Heads of state and government from the 28-member North Atlantic Treaty Organization, or NATO, are meeting in Lisbon, Portugal later this month. Two key issues are facing the alliance: its overall future and its mission in Afghanistan

NATO leaders are to focus their attention on a new "strategic concept," in other words a new mission statement for the alliance as it tries to redefine its role in a post Cold War era.

The last "strategic concept" was adopted 11 years ago and experts say it is time for the western alliance to approve a new document that sets out NATO's future responsibilities in a world that has changed dramatically in the past decade.

Robert Hunter, former U.S. ambassador to NATO in the Clinton administration from 1993-98, now a scholar at the Rand Corporation, says the "strategic concept" will lay out in general terms NATO's role in the years ahead.

"Number one, the central focus on the defense of the alliance itself, the so-called Article Five commitment: the three musketeers idea of one for all, all for one. Secondly, that territorial defense is no longer the key function but it's about threats and challenges that are going to arise in different places in different ways. For example terrorism, cross-border crime. There will be a reference to energy security even though NATO won't have a primary role on that. Cyber security is going to be very important," he said.

Hunter says the NATO document will also talk about building new partnerships with countries such as South Korea and Japan.

The "strategic concept" is based on a report drafted by a so-called group of experts earlier this year, led by former U.S. Secretary of State Madeleine Albright and presented to NATO Secretary-General Anders Fogh Rasmussen. He will unveil the new mission statement during the Lisbon summit.

Sean Kay, a NATO expert at Ohio Wesleyan University in Delaware, Ohio fears the NATO document will be bland. "What always happens in these NATO documents, and I have been involved in the last time they've done this which was back in the 1990s, most NATO documents reflect the lowest common denominator in terms of language, in terms of what everyone can agree on. And now you've got nearly 30 countries involved in that process," he said.

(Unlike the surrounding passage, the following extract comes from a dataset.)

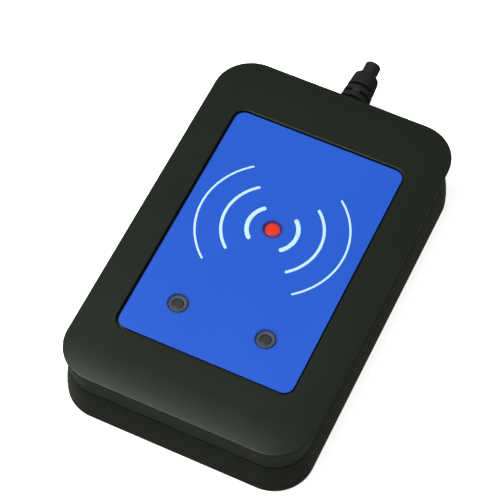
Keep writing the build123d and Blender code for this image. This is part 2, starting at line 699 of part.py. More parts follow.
with BuildPart() as lead_shield:
    with BuildSketch(profile_plane):
        with BuildLine():
            Polyline((core_r, lead_y0), (shield_r, lead_y0), (shield_r, cable_end_y), (core_r, cable_end_y), (core_r, lead_y0))
        make_face()
    revolve(axis=cable_axis)
lead_shield.part.label = "lead_shield"
export_step(lead_shield.part, "parts/lead_shield.step")

with BuildPart() as lead_conductors:
    with BuildSketch(Plane.XZ.offset(-cable_end_y)):
        with Locations((0, cable_z)):
            with PolarLocations(wire_off, 4, start_angle=45):
                Circle(wire_r)
    extrude(amount=cable_end_y - lead_y0)
lead_conductors.part.label = "lead_conductors"
export_step(lead_conductors.part, "parts/lead_conductors.step")

bore_r = cable_r + 0.03
# outside radius of the boot along its length
boot_r = {43.05: 3.78, 47.4: 3.62, 48.25: 3.57, 49.45: 3.50, 50.3: 3.42, 51.6: 3.31, 52.45: 3.24, 54.4: 3.09}


def boot_r_at(y):
    ys = sorted(boot_r)
    for a, b in zip(ys, ys[1:]):
        if a <= y <= b:
            return boot_r[a] + (boot_r[b] - boot_r[a]) * (y - a) / (b - a)
    return boot_r[ys[0]] if y < ys[0] else boot_r[ys[-1]]


def ring_profile(y0, y1):
    return [(bore_r, y0), (boot_r_at(y0), y0), (boot_r_at(y1), y1), (bore_r, y1), (bore_r, y0)]


with BuildPart() as boot_neck:
    with BuildSketch(profile_plane):
        with BuildLine():
            Polyline(
                (bore_r, 39.4), (4.9, 39.4), (4.9, 41.25), (3.3, 41.25), (3.3, boot_seat_y + 0.05),
                (boot_r_at(43.05), boot_seat_y + 0.05), (boot_r_at(47.4), 47.4), (bore_r, 47.4), (bore_r, 39.4),
            )
        make_face()
    revolve(axis=cable_axis)
    # sockets for the first ring's side webs
    with BuildSketch(Plane.YZ.offset(lug_in - 0.1)):
        with Locations((hinge_a, cable_z)):
            Circle(lug_r + lug_clear)
    extrude(amount=3.0, mode=Mode.SUBTRACT)
    with BuildSketch(Plane.YZ.offset(-(lug_in - 0.1))):
        with Locations((hinge_a, cable_z)):
            Circle(lug_r + lug_clear)
    extrude(amount=-3.0, mode=Mode.SUBTRACT)
boot_neck.part.label = "boot_neck"
export_step(boot_neck.part, "parts/boot_neck.step")

with BuildPart() as boot_ring_1:
    # side webs, round about the first slot's hinge axis and trimmed to the boot's outside
    with BuildSketch(Plane.YZ.offset(lug_in)):
        with Locations((hinge_a, cable_z)):
            Circle(lug_r)
    extrude(amount=2.0)
    with BuildSketch(Plane.YZ.offset(-lug_in)):
        with Locations((hinge_a, cable_z)):
            Circle(lug_r)
    extrude(amount=-2.0)
    with BuildSketch(profile_plane):
        with BuildLine():
            Polyline(*ring_profile(46.5, 49.2))
        make_face()
    revolve(axis=cable_axis, mode=Mode.INTERSECT)
    with BuildSketch(profile_plane):
        with BuildLine():
            Polyline(*ring_profile(hinge_a + slot_w / 2, hinge_b - slot_w / 2))
        make_face()
    revolve(axis=cable_axis)
    # sockets for the second ring's top and bottom webs
    with BuildSketch(Plane.XY.offset(cable_z + lug_in - 0.1)):
        with Locations((0, hinge_b)):
            Circle(lug_r + lug_clear)
    extrude(amount=3.0, mode=Mode.SUBTRACT)
    with BuildSketch(Plane.XY.offset(cable_z - (lug_in - 0.1))):
        with Locations((0, hinge_b)):
            Circle(lug_r + lug_clear)
    extrude(amount=-3.0, mode=Mode.SUBTRACT)
boot_ring_1.part.label = "boot_ring_1"
export_step(boot_ring_1.part, "parts/boot_ring_1.step")

with BuildPart() as boot_ring_2:
    with BuildSketch(Plane.XY.offset(cable_z + lug_in)):
        with Locations((0, hinge_b)):
            Circle(lug_r)
    extrude(amount=2.0)
    with BuildSketch(Plane.XY.offset(cable_z - lug_in)):
        with Locations((0, hinge_b)):
            Circle(lug_r)
    extrude(amount=-2.0)
    with BuildSketch(profile_plane):
        with BuildLine():
            Polyline(*ring_profile(48.5, 51.2))
        make_face()
    revolve(axis=cable_axis, mode=Mode.INTERSECT)
    with BuildSketch(profile_plane):
        with BuildLine():
            Polyline(*ring_profile(hinge_b + slot_w / 2, hinge_c - slot_w / 2))
        make_face()
    revolve(axis=cable_axis)
    # sockets for the tip's side webs
    with BuildSketch(Plane.YZ.offset(lug_in - 0.1)):
        with Locations((hinge_c, cable_z)):
            Circle(lug_r + lug_clear)
    extrude(amount=3.0, mode=Mode.SUBTRACT)
    with BuildSketch(Plane.YZ.offset(-(lug_in - 0.1))):
        with Locations((hinge_c, cable_z)):
            Circle(lug_r + lug_clear)
    extrude(amount=-3.0, mode=Mode.SUBTRACT)
boot_ring_2.part.label = "boot_ring_2"
export_step(boot_ring_2.part, "parts/boot_ring_2.step")

with BuildPart() as boot_tip:
    with BuildSketch(Plane.YZ.offset(lug_in)):
        with Locations((hinge_c, cable_z)):
            Circle(lug_r)
    extrude(amount=2.0)
    with BuildSketch(Plane.YZ.offset(-lug_in)):
        with Locations((hinge_c, cable_z)):
            Circle(lug_r)
    extrude(amount=-2.0)
    with BuildSketch(profile_plane):
        with BuildLine():
            Polyline(*ring_profile(50.5, 53.6))
        make_face()
    revolve(axis=cable_axis, mode=Mode.INTERSECT)
    with BuildSketch(profile_plane):
        with BuildLine():
            Polyline((2.35, boot_tip_y), (gripped_r + 0.03, boot_tip_y), (gripped_r + 0.03, hinge_c + slot_w / 2), (boot_r_at(52.45), hinge_c + slot_w / 2), (3.09, 54.4), (3.0, 55.5))
            Spline((3.0, 55.5), (2.84, 56.14), (2.35, boot_tip_y), tangents=((-0.05, 1), (-1, 0.06)))
        make_face()
    revolve(axis=cable_axis)
boot_tip.part.label = "boot_tip"
export_step(boot_tip.part, "parts/boot_tip.step")
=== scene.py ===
import json
import math
import random

import bmesh
import bpy
import numpy as np
from mathutils import Matrix, Vector

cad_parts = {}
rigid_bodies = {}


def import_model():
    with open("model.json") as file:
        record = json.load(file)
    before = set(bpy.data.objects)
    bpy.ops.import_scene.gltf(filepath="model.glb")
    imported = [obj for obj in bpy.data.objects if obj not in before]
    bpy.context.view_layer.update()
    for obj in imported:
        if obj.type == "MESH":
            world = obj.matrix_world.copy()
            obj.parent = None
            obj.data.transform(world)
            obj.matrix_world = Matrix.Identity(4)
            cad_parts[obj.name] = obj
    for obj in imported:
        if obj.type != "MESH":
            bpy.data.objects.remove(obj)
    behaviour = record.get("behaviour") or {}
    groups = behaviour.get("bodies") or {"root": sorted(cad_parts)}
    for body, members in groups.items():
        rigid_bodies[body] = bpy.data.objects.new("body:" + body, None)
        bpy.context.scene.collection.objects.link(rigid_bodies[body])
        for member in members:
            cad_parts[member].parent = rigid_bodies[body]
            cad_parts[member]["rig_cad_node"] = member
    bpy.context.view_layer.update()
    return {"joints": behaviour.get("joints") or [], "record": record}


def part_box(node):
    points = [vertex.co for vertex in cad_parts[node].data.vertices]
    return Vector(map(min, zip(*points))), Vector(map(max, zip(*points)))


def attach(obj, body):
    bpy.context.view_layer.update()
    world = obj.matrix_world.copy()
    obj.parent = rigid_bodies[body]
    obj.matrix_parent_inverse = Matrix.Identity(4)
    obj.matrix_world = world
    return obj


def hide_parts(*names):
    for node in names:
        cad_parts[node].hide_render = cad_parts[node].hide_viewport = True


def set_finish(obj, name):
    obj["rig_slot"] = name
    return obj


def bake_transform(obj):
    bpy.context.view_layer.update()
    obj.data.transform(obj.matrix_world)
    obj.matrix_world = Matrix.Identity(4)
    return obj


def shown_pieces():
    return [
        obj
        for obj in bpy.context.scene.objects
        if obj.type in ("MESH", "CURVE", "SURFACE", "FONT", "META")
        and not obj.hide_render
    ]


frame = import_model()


random.seed(7)
MM = 0.001

# ------------------------------------------------------------------ sizes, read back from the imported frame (mm)
def mm_box(node):
    lo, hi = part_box(node)
    return [c / MM for c in lo], [c / MM for c in hi]


cov_lo, cov_hi = mm_box("top_cover")
bot_lo, bot_hi = mm_box("bottom_shell")
ovl_lo, ovl_hi = mm_box("front_overlay")
tip_lo, tip_hi = mm_box("boot_tip")
lead_lo, lead_hi = mm_box("cable_lead")
W = cov_hi[0] - cov_lo[0]
L = cov_hi[1] - cov_lo[1]
CORNER = 8.8
WALL = 2.7
COVER_Z0 = cov_lo[2]                 # bottom edge of the cover
CROWN_Z = cov_hi[2]
RIM_Z = CROWN_Z - 0.45
RIM_H = 0.55
CROWN_IN = 8.5
CEIL_Z = 15.0
PART_Z = 9.1
WAIST = 0.90
OV_W, OV_L = ovl_hi[0] - ovl_lo[0], ovl_hi[1] - ovl_lo[1]
OV_X, OV_Y = (ovl_hi[0] + ovl_lo[0]) / 2, (ovl_hi[1] + ovl_lo[1]) / 2
OV_Z0, OV_Z1 = ovl_lo[2], ovl_hi[2]
OV_R = 2.2
RECESS_W, RECESS_L, RECESS_R, RECESS_Y = 40.5, 60.9, 2.65, 0.12
SEAT_W, SEAT_L, SEAT_R = 39.2, 59.6, 2.0
MOAT_Z = 15.9
LAMP_Y = sum(c[1] for c in mm_box("centre_light_pipe")) / 2
WIN = [sum(c[0] for c in mm_box("right_light_pipe")) / 2, sum(c[1] for c in mm_box("right_light_pipe")) / 2]
LAMP_HOLE, WIN_HOLE = 2.15, 2.3
BOSS = (20.6, 36.6)
AX_Z = (lead_lo[2] + lead_hi[2]) / 2  # cable axis height
HINGE = [j["pos_m"][1] / MM for j in frame["joints"]]
CABLE_R = (lead_hi[0] - lead_lo[0]) / 2
SEAT_Y = 43.0


# ------------------------------------------------------------------ mesh helpers
def link(obj):
    bpy.context.scene.collection.objects.link(obj)
    return obj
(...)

Experts say NATO leaders will also discuss the alliance's operation in Afghanistan. It has more than 130,000 troops there under a United Nations-mandated contingent known as the "International Security Assistance Force," or ISAF.

Analysts say NATO's mission in Afghanistan is three-fold. The first is to assist the government of President Hamid Karzai in its efforts to rebuild and stabilize the country. The second is to train the Afghan army and police. And the third mission is to hunt down and eliminate insurgents in southern Afghanistan, home of the Taliban, ousted from power by a U.S.-led coalition in 2001.

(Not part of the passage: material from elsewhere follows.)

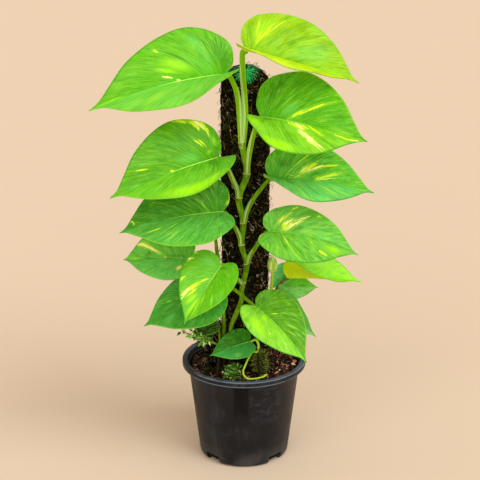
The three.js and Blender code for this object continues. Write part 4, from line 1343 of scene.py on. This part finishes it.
# Pieces
for seed, (name, plan) in enumerate(BLADES.items(), 1):
    leaf(name, plan, LOOKS[name], seed)
BRIGHT = (200, 236, 70)
STEM = stem_material("stem", (90, 140, 2), (130, 178, 20), (54, 98, 2), (136, 202, 0), 3)
RUNNER = stem_material("runner", (176, 224, 56), BRIGHT, (110, 160, 24), BRIGHT, 4)
for name, limbs in VINES.items():
    vine(name, limbs, RUNNER if name in ("shoot_front", "vine_right") else STEM)
young_leaf()
pole()
FIBRE = fibre_material()
fibres("coir_close", 4000, 0, FIBRE)
fibres("coir_loose", 1300, 1, FIBRE)
net()
soil()
CRUMB = crumb_material()
crumbs("soil_crumbs", 3000, 0.6, 1.8, CRUMB)
crumbs("soil_chips", 520, 1.8, 3.6, CRUMB)
MOSS_BODY = moss_body_material()
MOSS_HAIR = tuft_material("moss", (20, 30, 4), (150, 170, 50), (216, 230, 116), 0.7, 0.85, 0.2)
LEAFLET = tuft_material("leaflets", (14, 62, 20), (136, 220, 70), (226, 246, 170), 0.75, 0.5, 0.15)
moss("moss_front", 1500, MOSS_BODY, MOSS_HAIR)
moss("moss_left", 700, MOSS_BODY, MOSS_HAIR)
cushion_leaflets(LEAFLET)
sprigs(MOSS_HAIR, LEAFLET)
tangle(FIBRE)
pot()
stake_look()

# Floor
bpy.ops.mesh.primitive_plane_add(size=60)
floor = bpy.context.active_object
floor.name = "floor"
floor.data.materials.append(Shader("floor", (226, 206, 184), 0.9, 0).finish())

# Light and camera, in metres
scene = bpy.context.scene
scene.view_settings.view_transform = "Standard"
world = bpy.data.worlds.new("world")
world.use_nodes = True
sky = world.node_tree.nodes["Background"]
sky.inputs["Color"].default_value = paint(255, 234, 208)
sky.inputs["Strength"].default_value = 0.6
scene.world = world


def look_along(obj, direction):
    obj.rotation_euler = Vector(direction).to_track_quat("-Z", "Y").to_euler()
    scene.collection.objects.link(obj)


def sun(name, direction, spread, power, color):
    lamp = bpy.data.lights.new(name, "SUN")
    lamp.angle = math.radians(spread)
    lamp.energy = power
    lamp.color = color
    look_along(bpy.data.objects.new(name, lamp), direction)


sun("key", (-0.75, 0.75, -1.1), 38, 1.6, (0.94, 0.99, 1))
sun("fill", (0.25, 1, -0.6), 60, 1.2, (0.97, 1, 1))

VIEW_X = -0.004875
camera = bpy.data.cameras.new("camera")
camera.lens = 126.3
camera.sensor_width = 36
camera_object = bpy.data.objects.new("camera", camera)
camera_object.location = (VIEW_X, -1.8762, 0.9681)
look_along(camera_object, Vector((VIEW_X, 0, 0.27533)) - camera_object.location)
scene.camera = camera_object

Robert Hunter says NATO's Afghan operation is tied to the alliance's overall "strategic concept." "There is virtually a consensus in Europe that this is the last time that anything like Afghanistan should be done. I don't think there is any appetite here in the United States. What NATO has to grapple for is how does it define its future after Afghanistan in a way that gives it purpose without another Afghanistan. And in some ways, you can't even do a strategic concept that has meaning, that will have bite, that will have real decisions until we see what happens eventually in Afghanistan in the next year or so," he said.

Sean Kay agrees. "The fact that the United States had to surge 30,000 troops to Afghanistan is a pretty clear indicator that the NATO element of this has not met the expectation that it was supposed to. And so if NATO can't meet these sorts of basic operational expectations, it raises much bigger questions about its overall strategic concept," he said.

Experts believe at the summit it is unlikely that NATO countries will contribute more combat troops to the Afghan mission. But they say senior NATO officials will ask for more trainers to get the Afghan military ready to assume primary security responsibilities by 2014, the date set by the Afghan government.